Jesus once spoke about this same concept. In Luke chapter 11 it is recorded that Jesus was asked by one of His disciples to teach them how to pray. Apparently according to the scriptures Jesus had just finished praying when He was approached with this request. The disciple who asked, mentioned that John the Baptist had taught his disciples to pray and Jesus’ disciples wanted to know how to as well. So, Jesus said when you pray, say:

Our Father in heaven,
Hallowed be Your name.
Your kingdom come.
Your will be done
On earth as it is in heaven.
Give us day by day our daily bread.
And forgive us our sins,
For we also forgive everyone who is indebted to us.
And do not lead us into temptation,
But deliver us from the evil one.”

After Jesus taught them how to pray, He told them the parable that is found in Luke 11:5-8

 And He said to them, “Which of you shall have a friend, and go to him at midnight and say to him, ‘Friend, lend me three loaves [of bread]; for a friend of mine has come to me on his journey, and I have nothing to set before him’; and he will answer from within and say, ‘Do not trouble me; the door is now shut, and my children are with me in bed; I cannot rise and give to you’? I say to you, though he will not rise and give to him because he is his friend, yet because of his persistence he will rise and give him as many as he needs.”

Jesus was essentially telling them that they should do what my children used to do to me, and to my great amusement…what their children still do to them to this day. Jesus was explaining an incredible truth to the disciples that is equally important for us to recognize today. He was using a word picture that they would have had a united understanding of. He knew that if He told them a seemingly ridiculous story it would illustrate an important truth in a way they would not soon forget. I like to use that same strategy sometimes in my counseling room. After Jesus set up the somewhat preposterous story, He revealed the greater truth.
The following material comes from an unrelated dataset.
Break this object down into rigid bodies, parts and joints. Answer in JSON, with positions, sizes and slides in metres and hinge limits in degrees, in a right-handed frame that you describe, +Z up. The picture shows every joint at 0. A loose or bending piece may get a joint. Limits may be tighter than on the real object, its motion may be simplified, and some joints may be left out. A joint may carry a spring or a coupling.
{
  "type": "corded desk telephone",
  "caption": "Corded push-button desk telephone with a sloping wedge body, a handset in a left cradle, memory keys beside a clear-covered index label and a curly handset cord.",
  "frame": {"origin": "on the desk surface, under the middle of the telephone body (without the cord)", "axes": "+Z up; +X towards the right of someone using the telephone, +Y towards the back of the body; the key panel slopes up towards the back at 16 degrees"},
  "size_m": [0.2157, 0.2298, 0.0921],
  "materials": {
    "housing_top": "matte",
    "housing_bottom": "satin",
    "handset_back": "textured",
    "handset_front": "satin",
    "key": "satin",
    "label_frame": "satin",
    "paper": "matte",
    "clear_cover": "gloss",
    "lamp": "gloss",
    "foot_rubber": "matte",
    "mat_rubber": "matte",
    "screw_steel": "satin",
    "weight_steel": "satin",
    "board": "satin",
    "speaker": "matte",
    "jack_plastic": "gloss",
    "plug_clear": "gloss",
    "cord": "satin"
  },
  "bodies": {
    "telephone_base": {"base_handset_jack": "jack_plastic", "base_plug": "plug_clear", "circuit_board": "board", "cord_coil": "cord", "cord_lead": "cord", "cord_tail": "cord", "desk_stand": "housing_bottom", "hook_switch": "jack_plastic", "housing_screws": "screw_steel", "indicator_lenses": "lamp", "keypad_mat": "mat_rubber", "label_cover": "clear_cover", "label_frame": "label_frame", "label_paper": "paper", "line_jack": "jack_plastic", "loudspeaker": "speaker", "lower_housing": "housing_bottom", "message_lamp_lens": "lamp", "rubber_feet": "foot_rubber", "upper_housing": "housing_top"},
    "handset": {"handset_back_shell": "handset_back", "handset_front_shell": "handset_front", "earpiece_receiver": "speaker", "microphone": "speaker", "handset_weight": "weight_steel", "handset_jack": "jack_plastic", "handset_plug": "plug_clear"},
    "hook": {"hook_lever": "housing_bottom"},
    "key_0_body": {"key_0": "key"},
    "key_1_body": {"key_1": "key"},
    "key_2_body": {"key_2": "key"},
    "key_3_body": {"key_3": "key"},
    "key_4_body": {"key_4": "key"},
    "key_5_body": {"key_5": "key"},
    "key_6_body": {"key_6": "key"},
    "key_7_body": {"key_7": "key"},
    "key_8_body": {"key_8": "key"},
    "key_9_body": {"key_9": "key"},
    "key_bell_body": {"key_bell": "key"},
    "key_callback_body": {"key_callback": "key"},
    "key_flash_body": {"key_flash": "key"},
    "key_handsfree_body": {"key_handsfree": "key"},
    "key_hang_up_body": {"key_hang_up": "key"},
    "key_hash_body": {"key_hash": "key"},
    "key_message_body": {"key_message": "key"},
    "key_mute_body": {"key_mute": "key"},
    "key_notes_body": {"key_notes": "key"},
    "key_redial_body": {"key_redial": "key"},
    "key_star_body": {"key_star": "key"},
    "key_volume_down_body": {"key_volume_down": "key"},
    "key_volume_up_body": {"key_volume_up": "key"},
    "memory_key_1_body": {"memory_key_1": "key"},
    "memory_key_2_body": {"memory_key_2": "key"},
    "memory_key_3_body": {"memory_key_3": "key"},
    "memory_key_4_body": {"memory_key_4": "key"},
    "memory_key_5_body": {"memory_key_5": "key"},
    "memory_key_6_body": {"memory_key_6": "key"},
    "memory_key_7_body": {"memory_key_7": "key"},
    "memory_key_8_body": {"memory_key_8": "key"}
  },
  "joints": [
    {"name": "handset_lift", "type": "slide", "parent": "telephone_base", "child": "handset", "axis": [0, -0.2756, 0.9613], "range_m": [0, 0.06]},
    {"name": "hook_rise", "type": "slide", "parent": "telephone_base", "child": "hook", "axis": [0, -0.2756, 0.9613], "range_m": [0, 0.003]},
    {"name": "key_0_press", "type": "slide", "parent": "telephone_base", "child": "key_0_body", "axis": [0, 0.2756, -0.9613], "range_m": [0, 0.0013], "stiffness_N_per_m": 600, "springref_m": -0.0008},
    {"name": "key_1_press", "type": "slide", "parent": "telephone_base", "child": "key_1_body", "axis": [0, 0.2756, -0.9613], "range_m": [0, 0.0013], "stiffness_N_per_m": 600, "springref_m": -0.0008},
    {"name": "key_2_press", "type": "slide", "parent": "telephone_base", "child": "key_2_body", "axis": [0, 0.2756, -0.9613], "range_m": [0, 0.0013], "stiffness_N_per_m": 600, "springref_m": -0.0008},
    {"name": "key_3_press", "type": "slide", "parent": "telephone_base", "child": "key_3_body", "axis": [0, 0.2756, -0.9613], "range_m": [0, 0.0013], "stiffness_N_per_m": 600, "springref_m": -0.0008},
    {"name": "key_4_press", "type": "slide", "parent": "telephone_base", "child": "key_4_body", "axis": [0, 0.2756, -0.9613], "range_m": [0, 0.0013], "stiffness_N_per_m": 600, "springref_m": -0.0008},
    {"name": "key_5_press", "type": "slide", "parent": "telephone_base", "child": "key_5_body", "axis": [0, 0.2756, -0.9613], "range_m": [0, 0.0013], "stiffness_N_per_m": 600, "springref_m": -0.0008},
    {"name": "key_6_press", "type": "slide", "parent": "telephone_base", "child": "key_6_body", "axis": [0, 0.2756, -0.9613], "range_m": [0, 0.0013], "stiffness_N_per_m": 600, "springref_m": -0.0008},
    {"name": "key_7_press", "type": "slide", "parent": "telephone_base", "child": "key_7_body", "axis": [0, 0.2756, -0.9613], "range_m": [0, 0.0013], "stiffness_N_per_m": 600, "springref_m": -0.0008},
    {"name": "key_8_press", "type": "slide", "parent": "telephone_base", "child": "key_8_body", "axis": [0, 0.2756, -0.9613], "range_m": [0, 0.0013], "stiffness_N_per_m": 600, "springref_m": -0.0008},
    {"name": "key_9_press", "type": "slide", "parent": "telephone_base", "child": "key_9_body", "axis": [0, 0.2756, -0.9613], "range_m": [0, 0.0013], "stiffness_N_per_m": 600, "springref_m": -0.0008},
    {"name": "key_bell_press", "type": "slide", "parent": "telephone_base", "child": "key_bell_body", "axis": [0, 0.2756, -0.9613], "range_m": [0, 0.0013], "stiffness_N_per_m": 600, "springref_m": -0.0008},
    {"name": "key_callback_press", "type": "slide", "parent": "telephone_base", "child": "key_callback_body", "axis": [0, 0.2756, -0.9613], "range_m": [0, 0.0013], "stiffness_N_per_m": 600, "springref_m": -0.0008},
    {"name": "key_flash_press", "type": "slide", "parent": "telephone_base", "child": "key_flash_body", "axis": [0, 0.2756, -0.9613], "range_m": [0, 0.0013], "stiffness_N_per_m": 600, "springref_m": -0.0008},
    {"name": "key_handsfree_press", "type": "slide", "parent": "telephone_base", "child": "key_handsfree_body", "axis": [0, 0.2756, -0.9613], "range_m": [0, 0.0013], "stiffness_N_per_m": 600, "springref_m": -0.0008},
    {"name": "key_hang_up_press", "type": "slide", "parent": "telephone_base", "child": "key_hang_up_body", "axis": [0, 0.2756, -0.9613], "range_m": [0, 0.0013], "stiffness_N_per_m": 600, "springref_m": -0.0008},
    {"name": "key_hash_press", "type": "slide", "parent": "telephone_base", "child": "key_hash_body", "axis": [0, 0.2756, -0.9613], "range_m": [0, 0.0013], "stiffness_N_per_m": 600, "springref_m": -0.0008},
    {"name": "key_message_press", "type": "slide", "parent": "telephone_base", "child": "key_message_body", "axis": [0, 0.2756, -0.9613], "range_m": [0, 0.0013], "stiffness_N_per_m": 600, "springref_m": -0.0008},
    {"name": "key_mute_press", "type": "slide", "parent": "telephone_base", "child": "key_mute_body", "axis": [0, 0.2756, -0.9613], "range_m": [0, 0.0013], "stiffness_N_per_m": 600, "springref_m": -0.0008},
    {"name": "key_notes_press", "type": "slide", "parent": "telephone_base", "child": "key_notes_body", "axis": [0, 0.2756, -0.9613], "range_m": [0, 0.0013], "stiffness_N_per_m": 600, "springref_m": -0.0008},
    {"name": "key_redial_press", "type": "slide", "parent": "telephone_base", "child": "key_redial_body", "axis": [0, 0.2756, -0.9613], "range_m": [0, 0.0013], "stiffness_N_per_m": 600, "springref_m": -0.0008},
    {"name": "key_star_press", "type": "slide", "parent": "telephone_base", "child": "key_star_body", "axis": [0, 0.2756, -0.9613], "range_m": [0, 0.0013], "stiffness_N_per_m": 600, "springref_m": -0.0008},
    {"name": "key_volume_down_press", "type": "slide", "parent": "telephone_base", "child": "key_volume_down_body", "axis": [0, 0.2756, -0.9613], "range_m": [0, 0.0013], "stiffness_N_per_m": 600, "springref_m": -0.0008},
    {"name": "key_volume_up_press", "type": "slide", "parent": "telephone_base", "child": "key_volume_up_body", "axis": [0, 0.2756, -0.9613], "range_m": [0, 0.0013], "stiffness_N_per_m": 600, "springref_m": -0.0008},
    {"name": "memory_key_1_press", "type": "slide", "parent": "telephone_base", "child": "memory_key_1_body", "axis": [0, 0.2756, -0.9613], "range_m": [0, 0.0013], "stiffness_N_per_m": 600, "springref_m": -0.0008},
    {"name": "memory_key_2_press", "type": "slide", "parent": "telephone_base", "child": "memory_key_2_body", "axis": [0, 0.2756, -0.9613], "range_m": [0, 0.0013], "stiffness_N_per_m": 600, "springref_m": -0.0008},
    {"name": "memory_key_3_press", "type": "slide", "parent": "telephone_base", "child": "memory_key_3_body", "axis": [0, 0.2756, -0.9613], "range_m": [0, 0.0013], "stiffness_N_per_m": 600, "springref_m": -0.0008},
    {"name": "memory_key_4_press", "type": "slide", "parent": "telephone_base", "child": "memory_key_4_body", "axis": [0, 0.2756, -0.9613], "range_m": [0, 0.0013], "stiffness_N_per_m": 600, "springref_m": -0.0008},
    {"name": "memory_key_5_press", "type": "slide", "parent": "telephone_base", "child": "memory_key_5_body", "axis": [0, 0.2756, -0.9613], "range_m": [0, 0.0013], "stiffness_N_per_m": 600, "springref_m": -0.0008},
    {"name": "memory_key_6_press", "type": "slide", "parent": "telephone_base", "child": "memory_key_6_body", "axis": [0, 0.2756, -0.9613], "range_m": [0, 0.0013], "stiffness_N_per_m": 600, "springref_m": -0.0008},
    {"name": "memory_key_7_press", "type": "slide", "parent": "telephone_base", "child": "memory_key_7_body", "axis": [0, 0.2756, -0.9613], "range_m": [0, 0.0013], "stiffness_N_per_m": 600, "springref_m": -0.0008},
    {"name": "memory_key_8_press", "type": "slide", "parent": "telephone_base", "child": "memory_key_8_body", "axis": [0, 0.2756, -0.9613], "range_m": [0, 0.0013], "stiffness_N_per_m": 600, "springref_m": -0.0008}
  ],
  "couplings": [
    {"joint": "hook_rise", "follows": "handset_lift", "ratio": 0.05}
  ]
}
Verses 9-10 continue: “So I say to you, ask, and it will be given to you; seek, and you will find; knock, and it will be opened to you. For everyone who asks receives, and he who seeks finds, and to him who knocks it will be opened.”

What is this great truth Jesus imparted to His disciples that day? As I said a moment ago, the story Jesus told was a bit tongue-in-cheek. In other words He was not describing the sleepy homeowner as God and therefore illustrating Him to be impatient or frustrated by our requests…much the opposite. He was not saying that God doesn’t want to listen to us or give us what we need unless we tire Him out with our Dad…Dad…Dad…Dad. In fact, in just a moment we will see that Jesus described God as just the opposite of those things. The point Jesus was making about our Heavenly Father here was in contrast to the sleepy neighbor. Jesus was saying that our prayers should be continual to illustrate that our relationship with God is continual. I believe that the illustration was progressive; ask, seek and knock, and the responses from God likewise, I will answer you, you will find me and My door will be opened to you… because God desires that our relationship with Him will be progressive. He wants the relationship with us to grow deeper and deeper each day.
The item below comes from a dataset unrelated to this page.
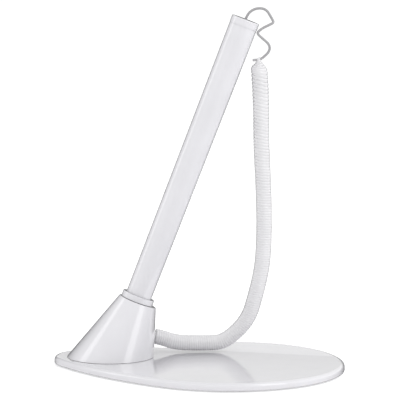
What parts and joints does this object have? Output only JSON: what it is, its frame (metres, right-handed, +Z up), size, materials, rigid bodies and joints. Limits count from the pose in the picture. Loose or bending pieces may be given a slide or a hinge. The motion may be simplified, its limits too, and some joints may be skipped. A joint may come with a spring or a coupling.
{
  "type": "counter pen with weighted base and coiled tether",
  "caption": "White counter pen standing in a slanted swivelling cone on a weighted drop-shaped base, tied to the cone by a coiled plastic tether.",
  "frame": {"origin": "middle of the adhesive pad's underside, on the counter", "axes": "+Z up; +X along the drop-shaped base from its narrow end, where the holder stands, to its wide end"},
  "size_m": [0.109, 0.0848, 0.1323],
  "materials": {
    "white_shell": "glossy",
    "tether_plastic": "semi-gloss",
    "lead_wire": "semi-gloss",
    "hidden_plastic": "satin",
    "weight_steel": "satin",
    "nose_metal": "polished",
    "refill_brass": "satin",
    "refill_plastic": "semi-gloss",
    "pad_foam": "matte"
  },
  "bodies": {
    "base": {"base_shell": "white_shell", "base_cover": "hidden_plastic", "ballast_plate": "weight_steel", "adhesive_pad": "pad_foam"},
    "holder": {"cone_shell": "white_shell", "swivel_hub": "hidden_plastic", "swivel_washer": "weight_steel", "pivot_screw": "weight_steel", "socket_sleeve": "hidden_plastic", "cord_gland": "hidden_plastic", "cord_anchor": "weight_steel", "coil_cord": "tether_plastic"},
    "tether_end": {"cord_lead": "lead_wire", "lead_ferrule": "weight_steel"},
    "pen": {"barrel": "white_shell", "end_plug": "white_shell", "plug_retainer": "hidden_plastic", "collar_ring": "white_shell", "front_section": "hidden_plastic", "nose_tip": "nose_metal", "refill_tube": "refill_plastic", "refill_tip": "refill_brass", "writing_ball": "weight_steel"}
  },
  "joints": [
    {"name": "holder_swivel", "type": "hinge", "parent": "base", "child": "holder", "pos_m": [-0.0331, 0, 0], "axis": [0, 0, 1], "continuous": true},
    {"name": "pen_lift", "type": "slide", "parent": "holder", "child": "tether_end", "axis": [0.338, 0.1318, 0.9319], "range_m": [0, 0.03]},
    {"name": "pen_spin", "type": "hinge", "parent": "tether_end", "child": "pen", "pos_m": [-0.02425, 0.00345, 0.02405], "axis": [0.338, 0.1318, 0.9319], "continuous": true}
  ]
}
Jesus then reverted to the ridiculous once again to illustrate a greater truth in a way we would not soon forget. Verses 11-12 continue: “If a son asks for bread from any father among you, will he give him a stone? Or if he asks for a fish, will he give him a serpent instead of a fish? Or if he asks for an egg, will he offer him a scorpion?” What was Jesus insinuating? He was pointing out that if our children have need of something we do not give them a useless substitution. If they need bread, we don’t try to deceive them and give them a round smooth stone that only looks like bread. If they ask for something harmless to eat like a fish, we don’t instead give them a snake that could kill them. He was also pointing out that if our children were to ask for something as benign as an egg to eat we would not give them something that would cause terrible pain like a scorpion might. Each of the father’s responses eluded to in the outrageous scenarios Jesus described would have only been possible with an evil intent toward innocent children.
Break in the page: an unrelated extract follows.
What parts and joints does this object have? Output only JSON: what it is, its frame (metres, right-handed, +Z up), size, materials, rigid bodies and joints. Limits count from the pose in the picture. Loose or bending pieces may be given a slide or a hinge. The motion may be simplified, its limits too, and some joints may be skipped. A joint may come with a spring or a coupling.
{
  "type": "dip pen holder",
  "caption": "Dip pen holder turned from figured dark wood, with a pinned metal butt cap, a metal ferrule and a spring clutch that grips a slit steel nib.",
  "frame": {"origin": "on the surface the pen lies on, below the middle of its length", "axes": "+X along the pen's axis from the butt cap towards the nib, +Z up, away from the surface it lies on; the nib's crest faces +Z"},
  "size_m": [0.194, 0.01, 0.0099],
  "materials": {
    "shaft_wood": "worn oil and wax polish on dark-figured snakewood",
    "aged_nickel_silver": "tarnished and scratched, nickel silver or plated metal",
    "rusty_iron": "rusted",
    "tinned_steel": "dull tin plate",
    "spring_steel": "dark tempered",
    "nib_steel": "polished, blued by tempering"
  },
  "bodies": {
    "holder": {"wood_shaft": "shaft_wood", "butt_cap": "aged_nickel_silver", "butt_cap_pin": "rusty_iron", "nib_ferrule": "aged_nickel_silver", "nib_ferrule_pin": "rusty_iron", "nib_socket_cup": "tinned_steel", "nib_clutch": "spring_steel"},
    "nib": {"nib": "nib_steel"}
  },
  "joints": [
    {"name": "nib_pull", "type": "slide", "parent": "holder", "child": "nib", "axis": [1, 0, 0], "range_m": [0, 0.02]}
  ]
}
Finally, in verse 13 Jesus concluded His lesson about prayer with this: “If you then, being evil, know how to give good gifts to your children, how much more will your heavenly Father give the Holy Spirit to those who ask Him!” As I said a moment ago, the responses of the fictitious fathers in Jesus outlandish illustration would have had to have been evil and wicked, so his final statement of the lesson began in the same place. “If you then, being evil, know how to give good gifts to your children… Jesus was again pointing out a contrast. We are profoundly fallen beings, living in a profoundly fallen world, and we sometimes do profoundly fallen things. If human beings in their wicked state of sinfulness know how to give their children what they ask for…If when they seek us we are found by them…If when they knock on our door we open up the house and offer them all that we have…”How much more”, Jesus insisted, “will your Heavenly Father give the Holy Spirit to those who ask Him?”

For even greater understanding we have to recognize a veritable typo in our translations from the original Greek. The recorded words Jesus used would translate directly “…How much more will your Heavenly Father give Holy Spirit to those who ask Him.” In the original text the the (referring to the Holy Spirit) is not there. What’s the big deal? The difference is far more than whether it makes a good English sentence or not. In fact that is precisely why the the is included in the English text…simply to make a pleasing sounding sentence. When you omit it, as does the original text, it means God will give the working of the Holy Spirit to those who ask. Both Romans chapter 8 and Ephesians chapter1 are clear enough that we receive the person of the Holy Spirit when we accept Christ as our Lord and Savior. What it seems Jesus is saying here is that if we are going to have all we need to live the victorious life He desires us to experience, we need to ask our Heavenly Father for the working of the Holy Spirit in our lives, and keep on asking. Through that working power, our lives will be gifted by him and filled with love, joy, peace, patience, kindness, goodness, faithfulness, gentleness, and self-control. (Galatians 5:22-23) With the Holy Spirit working in our lives, we will have every spiritual good thing we need.

So now. Every day, ask God for the work of the Holy Spirit to be evident in your life, Don’t worry…He never tires of us tugging on Him and calling out Abba…Abba…Abba…Abba…and Go Be Awesome!